Pointing to Trump’s recent executive order restricting immigration and suspending refugee admissions and the admission of anyone from seven Muslim countries, Morabia said inequities must be viewed in an ever-changing historical context. Social forces can create or reinforce inequities, he said.
“All of us here, we are suffocating—of anger, of shame—when we see a powerful government inflict violence on some of the weakest people on Earth,” he said, referring to refugees. “Today, clearly we are in a different historical context…than yesterday.” At its core, the study of health inequities is driven by “a sense of justice,” he said, that extends beyond medical care.
Researcher Darrell Wheeler, University at Albany, SUNY, interim provost and senior vice president for academic affairs, said research into inequities must acknowledge the structural forces behind racism and disparities. “Context matters,” he said. “A discussion of equity has to go back to a discussion of how we got there… The United States has never known a point where equality and equity have been the norm.”
He cited a Centers for Disease Control and Prevention study he led three years ago that found that if current diagnosis rates persist, one in two black gay and bisexual men will be diagnosed with HIV during their lifetimes.
“That should not happen in a society that is equitable,” Wheeler said, adding that the work was the first large-scale study of black men and HIV that was headed by a black researcher. He said the onus is on public health professionals to translate their findings to the public in ways that “stress the value for all.”
Tracy Battaglia, a BU School of Medicine associate professor of medicine and an SPH associate professor of epidemiology, noted that some of the racial disparities in women’s health outcomes, such as breast cancer mortality, are driven by factors beyond the medical system.
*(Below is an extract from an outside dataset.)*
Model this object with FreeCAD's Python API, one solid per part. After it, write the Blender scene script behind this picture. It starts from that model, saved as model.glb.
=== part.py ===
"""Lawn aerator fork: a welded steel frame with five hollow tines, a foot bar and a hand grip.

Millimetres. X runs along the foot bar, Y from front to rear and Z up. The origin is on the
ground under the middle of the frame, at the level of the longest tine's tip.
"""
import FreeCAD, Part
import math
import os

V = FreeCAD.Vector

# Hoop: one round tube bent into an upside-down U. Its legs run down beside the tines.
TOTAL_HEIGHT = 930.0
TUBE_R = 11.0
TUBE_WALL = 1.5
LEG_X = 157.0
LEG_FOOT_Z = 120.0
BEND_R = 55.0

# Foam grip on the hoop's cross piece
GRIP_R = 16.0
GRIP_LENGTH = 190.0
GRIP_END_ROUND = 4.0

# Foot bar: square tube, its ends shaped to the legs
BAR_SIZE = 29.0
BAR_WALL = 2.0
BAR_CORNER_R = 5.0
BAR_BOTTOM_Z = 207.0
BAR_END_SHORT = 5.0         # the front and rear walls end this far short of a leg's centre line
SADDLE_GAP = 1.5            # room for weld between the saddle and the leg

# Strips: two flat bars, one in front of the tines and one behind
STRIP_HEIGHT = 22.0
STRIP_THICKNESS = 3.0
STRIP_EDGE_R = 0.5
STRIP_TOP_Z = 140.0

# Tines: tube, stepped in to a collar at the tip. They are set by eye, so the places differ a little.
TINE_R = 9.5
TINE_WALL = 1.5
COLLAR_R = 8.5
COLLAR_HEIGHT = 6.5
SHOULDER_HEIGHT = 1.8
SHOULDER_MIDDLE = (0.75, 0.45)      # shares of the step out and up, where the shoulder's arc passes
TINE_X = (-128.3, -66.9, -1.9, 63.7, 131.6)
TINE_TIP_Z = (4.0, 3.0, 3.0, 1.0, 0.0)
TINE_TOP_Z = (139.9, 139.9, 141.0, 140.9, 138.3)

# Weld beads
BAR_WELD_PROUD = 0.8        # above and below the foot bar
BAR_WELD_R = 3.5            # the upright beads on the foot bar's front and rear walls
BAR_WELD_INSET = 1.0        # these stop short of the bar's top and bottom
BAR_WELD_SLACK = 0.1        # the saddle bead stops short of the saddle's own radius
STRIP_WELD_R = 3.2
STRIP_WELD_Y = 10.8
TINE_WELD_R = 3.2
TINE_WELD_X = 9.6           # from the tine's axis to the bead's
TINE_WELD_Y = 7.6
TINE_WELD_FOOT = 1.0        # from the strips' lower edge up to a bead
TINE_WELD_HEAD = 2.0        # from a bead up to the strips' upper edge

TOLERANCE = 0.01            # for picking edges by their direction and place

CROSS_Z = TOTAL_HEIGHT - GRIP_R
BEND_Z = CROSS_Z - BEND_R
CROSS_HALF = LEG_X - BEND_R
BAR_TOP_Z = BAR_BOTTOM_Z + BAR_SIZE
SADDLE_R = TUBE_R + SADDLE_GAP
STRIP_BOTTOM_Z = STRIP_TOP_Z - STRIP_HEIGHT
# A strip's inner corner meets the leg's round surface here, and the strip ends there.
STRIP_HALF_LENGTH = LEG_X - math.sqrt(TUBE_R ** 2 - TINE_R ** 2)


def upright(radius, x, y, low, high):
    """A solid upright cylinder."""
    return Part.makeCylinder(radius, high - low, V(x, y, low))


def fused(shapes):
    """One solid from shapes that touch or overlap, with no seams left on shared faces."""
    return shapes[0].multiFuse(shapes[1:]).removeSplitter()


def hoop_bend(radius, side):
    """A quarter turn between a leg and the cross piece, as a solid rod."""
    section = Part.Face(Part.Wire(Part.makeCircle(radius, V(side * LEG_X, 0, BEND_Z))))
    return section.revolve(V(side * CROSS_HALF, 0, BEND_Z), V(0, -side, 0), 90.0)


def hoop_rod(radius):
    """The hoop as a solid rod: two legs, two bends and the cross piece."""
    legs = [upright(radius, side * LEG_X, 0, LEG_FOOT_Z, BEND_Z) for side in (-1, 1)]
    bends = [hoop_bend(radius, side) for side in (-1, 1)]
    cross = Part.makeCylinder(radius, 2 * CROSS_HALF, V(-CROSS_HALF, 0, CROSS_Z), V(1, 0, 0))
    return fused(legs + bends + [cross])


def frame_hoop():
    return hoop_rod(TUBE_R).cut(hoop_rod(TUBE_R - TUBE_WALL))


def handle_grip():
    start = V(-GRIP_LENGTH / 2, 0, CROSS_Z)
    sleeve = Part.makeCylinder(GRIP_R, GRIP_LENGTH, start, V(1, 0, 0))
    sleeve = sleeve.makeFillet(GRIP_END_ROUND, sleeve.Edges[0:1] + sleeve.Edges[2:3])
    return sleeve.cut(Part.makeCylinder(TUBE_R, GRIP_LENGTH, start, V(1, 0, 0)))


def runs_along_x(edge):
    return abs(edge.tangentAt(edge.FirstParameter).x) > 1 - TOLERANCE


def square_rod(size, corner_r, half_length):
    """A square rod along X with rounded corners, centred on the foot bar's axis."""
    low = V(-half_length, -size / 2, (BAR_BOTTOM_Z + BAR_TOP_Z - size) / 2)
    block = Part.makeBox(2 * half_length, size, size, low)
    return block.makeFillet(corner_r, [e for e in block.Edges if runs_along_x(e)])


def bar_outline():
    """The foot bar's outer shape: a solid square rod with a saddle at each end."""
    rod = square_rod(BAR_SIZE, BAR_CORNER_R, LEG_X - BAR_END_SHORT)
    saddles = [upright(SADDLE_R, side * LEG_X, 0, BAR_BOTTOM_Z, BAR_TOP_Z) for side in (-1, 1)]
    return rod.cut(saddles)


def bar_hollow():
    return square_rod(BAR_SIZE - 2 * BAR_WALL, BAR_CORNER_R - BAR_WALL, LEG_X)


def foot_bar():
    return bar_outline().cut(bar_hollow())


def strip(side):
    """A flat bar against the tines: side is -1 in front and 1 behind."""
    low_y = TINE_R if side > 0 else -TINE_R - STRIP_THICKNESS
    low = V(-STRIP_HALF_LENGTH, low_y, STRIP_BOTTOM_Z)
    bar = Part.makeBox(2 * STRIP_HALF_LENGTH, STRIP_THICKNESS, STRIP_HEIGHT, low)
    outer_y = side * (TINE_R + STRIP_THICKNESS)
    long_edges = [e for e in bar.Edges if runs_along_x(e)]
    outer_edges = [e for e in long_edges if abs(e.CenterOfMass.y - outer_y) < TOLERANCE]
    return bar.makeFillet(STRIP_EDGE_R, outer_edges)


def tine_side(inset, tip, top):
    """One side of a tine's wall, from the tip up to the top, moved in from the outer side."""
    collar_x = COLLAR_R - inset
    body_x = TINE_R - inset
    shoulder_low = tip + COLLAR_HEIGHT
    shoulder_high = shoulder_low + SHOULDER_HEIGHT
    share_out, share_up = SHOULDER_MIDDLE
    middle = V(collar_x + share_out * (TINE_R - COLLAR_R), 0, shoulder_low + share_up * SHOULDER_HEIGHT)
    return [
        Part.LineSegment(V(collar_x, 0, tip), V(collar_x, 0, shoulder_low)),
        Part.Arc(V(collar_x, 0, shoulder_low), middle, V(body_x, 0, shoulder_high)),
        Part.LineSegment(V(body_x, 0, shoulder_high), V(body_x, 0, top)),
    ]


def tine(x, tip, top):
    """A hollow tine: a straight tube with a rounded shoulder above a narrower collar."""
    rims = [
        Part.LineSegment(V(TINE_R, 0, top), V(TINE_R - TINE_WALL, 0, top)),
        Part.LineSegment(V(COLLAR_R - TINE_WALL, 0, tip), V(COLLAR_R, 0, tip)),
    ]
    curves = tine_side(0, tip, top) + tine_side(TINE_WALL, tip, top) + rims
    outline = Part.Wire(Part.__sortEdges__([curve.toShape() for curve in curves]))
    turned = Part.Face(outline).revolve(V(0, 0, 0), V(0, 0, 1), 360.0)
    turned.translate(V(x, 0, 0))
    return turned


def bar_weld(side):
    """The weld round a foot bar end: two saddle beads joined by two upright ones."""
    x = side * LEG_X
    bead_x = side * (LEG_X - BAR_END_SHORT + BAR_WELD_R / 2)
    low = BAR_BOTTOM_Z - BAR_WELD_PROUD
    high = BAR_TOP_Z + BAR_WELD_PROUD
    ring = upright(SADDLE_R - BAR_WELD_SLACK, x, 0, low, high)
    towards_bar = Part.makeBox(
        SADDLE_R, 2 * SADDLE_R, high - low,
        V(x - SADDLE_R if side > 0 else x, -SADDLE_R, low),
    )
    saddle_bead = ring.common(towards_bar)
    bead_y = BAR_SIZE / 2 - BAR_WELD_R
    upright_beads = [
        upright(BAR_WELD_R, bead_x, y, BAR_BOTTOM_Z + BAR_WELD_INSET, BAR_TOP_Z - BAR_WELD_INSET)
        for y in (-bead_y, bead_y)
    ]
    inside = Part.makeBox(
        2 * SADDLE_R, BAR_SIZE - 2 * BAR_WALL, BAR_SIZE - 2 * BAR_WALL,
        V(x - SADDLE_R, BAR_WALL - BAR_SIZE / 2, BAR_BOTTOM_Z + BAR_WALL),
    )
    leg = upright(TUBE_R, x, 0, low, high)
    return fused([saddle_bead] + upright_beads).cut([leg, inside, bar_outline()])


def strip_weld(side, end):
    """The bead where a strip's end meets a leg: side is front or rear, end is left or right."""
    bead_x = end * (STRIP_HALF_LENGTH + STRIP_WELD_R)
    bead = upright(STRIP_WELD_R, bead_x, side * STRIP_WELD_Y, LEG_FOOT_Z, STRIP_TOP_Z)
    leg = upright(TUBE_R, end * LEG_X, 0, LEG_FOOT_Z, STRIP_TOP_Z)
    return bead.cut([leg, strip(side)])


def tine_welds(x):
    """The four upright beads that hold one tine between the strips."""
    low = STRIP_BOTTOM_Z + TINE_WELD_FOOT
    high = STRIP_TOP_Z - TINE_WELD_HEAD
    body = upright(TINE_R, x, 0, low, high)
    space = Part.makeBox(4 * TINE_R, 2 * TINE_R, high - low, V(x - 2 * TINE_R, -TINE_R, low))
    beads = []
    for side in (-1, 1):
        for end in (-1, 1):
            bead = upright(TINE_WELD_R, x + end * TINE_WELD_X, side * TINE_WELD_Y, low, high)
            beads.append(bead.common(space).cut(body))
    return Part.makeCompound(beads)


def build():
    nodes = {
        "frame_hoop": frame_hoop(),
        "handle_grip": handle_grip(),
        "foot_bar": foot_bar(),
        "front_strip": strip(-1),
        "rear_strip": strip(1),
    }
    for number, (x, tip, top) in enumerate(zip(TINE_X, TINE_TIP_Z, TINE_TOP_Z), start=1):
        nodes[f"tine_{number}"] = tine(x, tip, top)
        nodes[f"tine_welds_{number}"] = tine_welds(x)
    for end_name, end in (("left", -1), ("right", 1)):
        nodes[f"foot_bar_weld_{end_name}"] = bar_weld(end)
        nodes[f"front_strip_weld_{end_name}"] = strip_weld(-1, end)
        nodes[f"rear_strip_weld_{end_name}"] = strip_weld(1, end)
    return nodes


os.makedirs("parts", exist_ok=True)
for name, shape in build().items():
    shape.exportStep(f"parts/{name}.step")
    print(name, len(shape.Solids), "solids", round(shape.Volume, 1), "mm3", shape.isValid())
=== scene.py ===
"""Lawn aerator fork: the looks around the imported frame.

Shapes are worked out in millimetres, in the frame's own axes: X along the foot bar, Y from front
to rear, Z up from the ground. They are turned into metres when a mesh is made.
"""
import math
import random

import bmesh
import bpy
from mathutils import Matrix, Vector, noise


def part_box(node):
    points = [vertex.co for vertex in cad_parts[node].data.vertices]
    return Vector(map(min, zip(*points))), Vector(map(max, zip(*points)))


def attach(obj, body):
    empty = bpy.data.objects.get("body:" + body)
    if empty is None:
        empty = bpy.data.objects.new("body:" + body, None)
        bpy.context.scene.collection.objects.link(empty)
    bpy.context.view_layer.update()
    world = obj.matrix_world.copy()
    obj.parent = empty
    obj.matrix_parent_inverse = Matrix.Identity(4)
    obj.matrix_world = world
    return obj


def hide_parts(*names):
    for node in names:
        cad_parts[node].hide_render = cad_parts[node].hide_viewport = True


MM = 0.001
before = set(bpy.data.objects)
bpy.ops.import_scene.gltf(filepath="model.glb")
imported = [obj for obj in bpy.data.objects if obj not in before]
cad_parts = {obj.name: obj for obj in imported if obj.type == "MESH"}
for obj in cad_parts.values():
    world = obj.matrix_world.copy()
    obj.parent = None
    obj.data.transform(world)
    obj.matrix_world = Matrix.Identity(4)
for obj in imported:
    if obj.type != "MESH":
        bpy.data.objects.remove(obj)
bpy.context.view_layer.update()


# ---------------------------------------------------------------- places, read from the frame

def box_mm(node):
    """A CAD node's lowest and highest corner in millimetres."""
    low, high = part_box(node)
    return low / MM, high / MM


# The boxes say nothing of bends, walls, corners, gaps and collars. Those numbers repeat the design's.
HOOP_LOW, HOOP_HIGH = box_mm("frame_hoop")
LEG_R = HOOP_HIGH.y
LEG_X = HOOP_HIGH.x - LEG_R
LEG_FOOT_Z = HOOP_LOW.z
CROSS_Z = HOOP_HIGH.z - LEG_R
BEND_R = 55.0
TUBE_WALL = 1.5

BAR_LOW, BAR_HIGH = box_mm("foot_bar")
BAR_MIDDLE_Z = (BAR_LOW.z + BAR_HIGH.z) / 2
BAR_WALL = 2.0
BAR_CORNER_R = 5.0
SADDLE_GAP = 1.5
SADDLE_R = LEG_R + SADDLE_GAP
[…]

African American and low-income women are more likely to be diagnosed with cancer at later stages.
“A potential breast cancer diagnosis is not the most pressing issue in their lives,” Battaglia said. “Patients tell us that social issues at home are interfering with their ability to access care.”
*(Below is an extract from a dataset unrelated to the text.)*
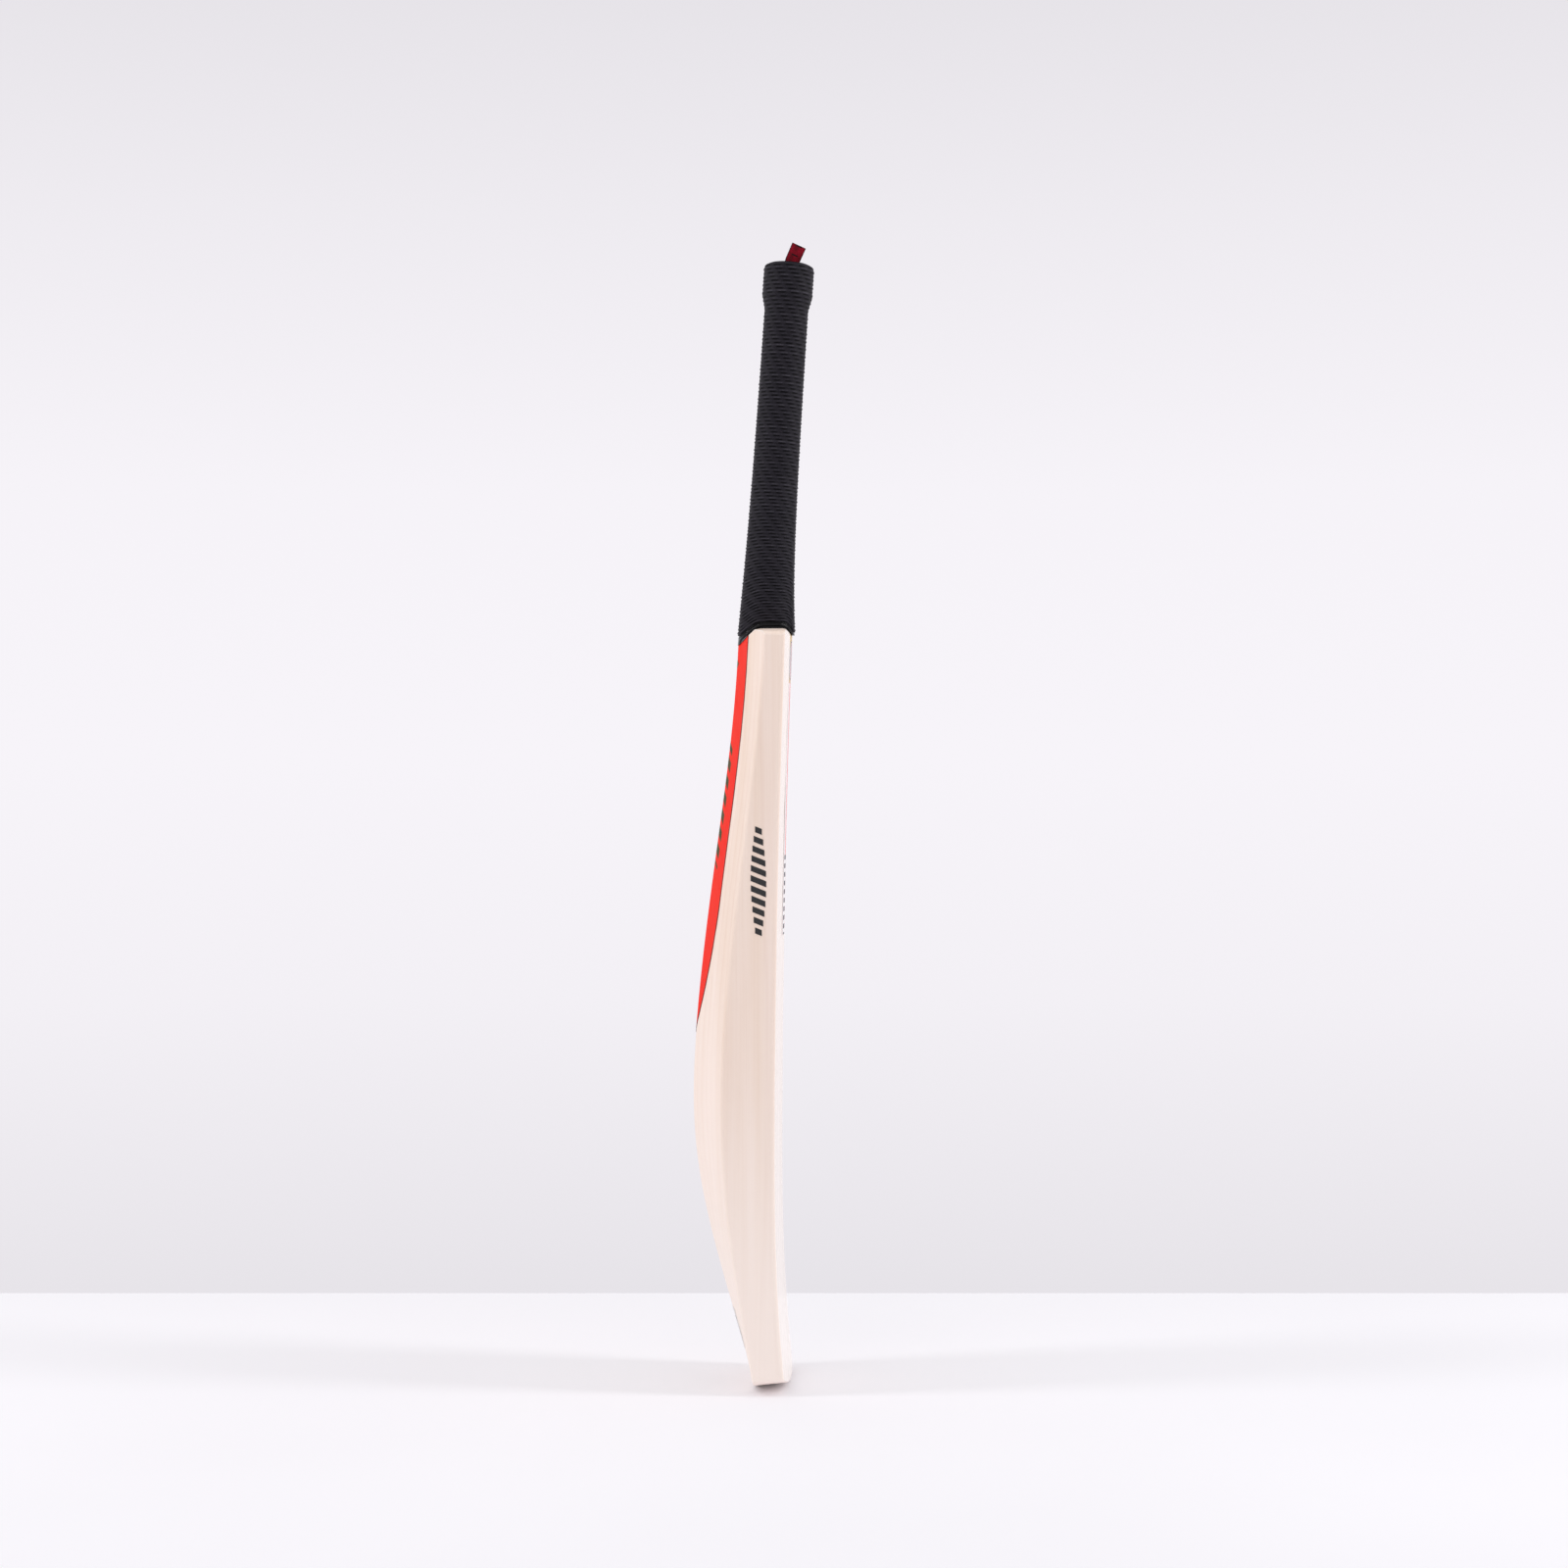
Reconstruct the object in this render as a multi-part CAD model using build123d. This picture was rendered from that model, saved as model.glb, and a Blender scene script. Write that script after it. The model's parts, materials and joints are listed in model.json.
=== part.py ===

Patient navigators, who help people to access health care, are useful, she said, but do not remedy the larger issue of health outcome disparities. For that, the medical system must join forces with community partners who can address the same disparities from different perspectives.
Pediatrician Jay Berry, a Harvard Medical School assistant professor of pediatrics and a Boston Children’s Hospital hospitalist, said some clinicians play a part in enabling inequalities in care for patients with disabilities by choosing not to treat those with severe problems. Encouraging more doctors to take on patients with the most complex needs could go far to reduce inequities, he said.
Many questions remain about the development origins of health disparities, which tend to become pronounced in midlife, Perez-Stable said. The role of adverse childhood events—“the whole issue of stress getting under the skin in kids”—warrants more exploration. He cited a number of factors that have been shown to help mitigate the negative effects of racism, such as supportive parenting, early childhood education, socialization, and patient-centered models of health care.
Sandro Galea, SPH dean and Robert A. Knox Professor, described the symposium, organized by Sara Bachman, an SSW associate professor of social research and an SPH associate professor of health law, policy, and management, as an attempt to better understand the systems of injustice that underlie inequities in health—and to rededicate attention to trying to close the gap between the “health haves and the have nots.”